Consider now samples of size $n=10$, drawn repeatedly from the population: in the first sample, the sample mean is 170.9 minutes, whereas we get an estimate of 164.5 minutes in our second , 172.3 minutes in the third, etc.

Graphical representation of the central limit theorem. The upper left panel shows a sample of 20 observations with its sample mean (vertical red). The three other panels show the histograms of the sample mean from repeated samples of size 5 (top right), 20 (bottom left) and 20, 50 and 100 overlaid, with the density approximation provided by the central limit theorem.

Figure A.4: Graphical representation of the central limit theorem. The upper left panel shows a sample of 20 observations with its sample mean (vertical red). The three other panels show the histograms of the sample mean from repeated samples of size 5 (top right), 20 (bottom left) and 20, 50 and 100 overlaid, with the density approximation provided by the central limit theorem.

We draw $B=1000$ different samples, each of size $n=5$, from two millions records, and calculate the sample mean in each of them. The top right panel of A.4 is a histogram of the sample means when $n=5$, whereas the bottom left panel shows the same thingfor $n=20$. The last graph of Figure A.4 shows the impact of the increase in sample size: whereas the normal approximation is okay-ish for $n=5$, it is indistinguishable from the normal approximation for $n=20$. As $n$ increases and the sample size gets bigger, the quality of the approximation improves and the curve becomes more concentrated around the true mean.
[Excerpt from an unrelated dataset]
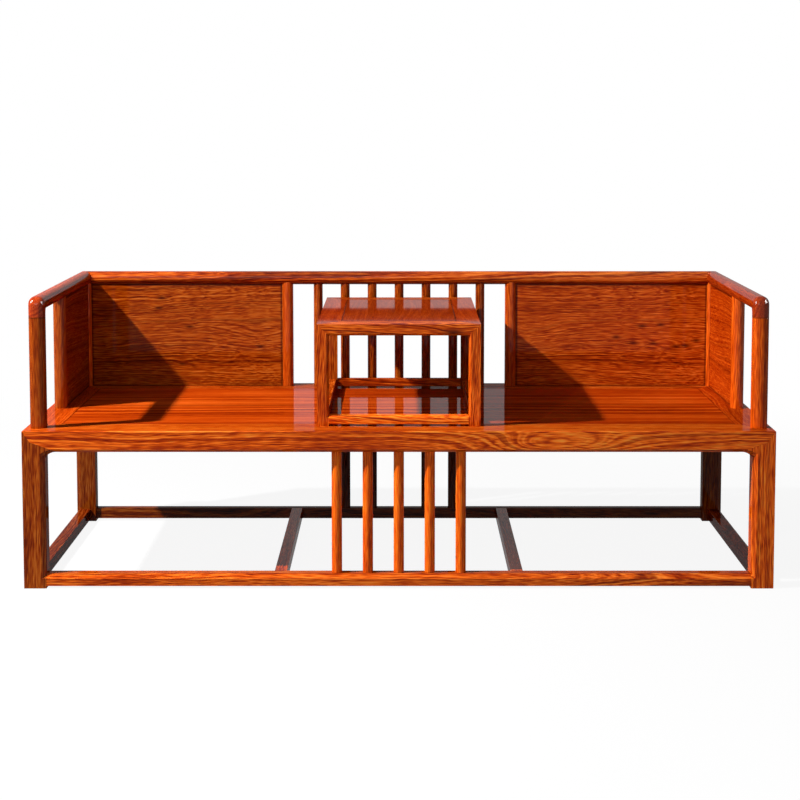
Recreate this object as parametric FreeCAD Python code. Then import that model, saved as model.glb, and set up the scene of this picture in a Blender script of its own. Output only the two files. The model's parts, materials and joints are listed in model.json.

Even if the distribution of the travel time is discrete, the mean is approximately normal.

We considered a single distribution in the example, but you could play with other distributions and vary the sample size to see when the central limit theorem kicks in usng this applet.

The central limit theorem underlies why scaled test statistics which have sample mean zero and sample variance 1 have a standard null distribution in large sample: this is what guarantees the validity of our inference!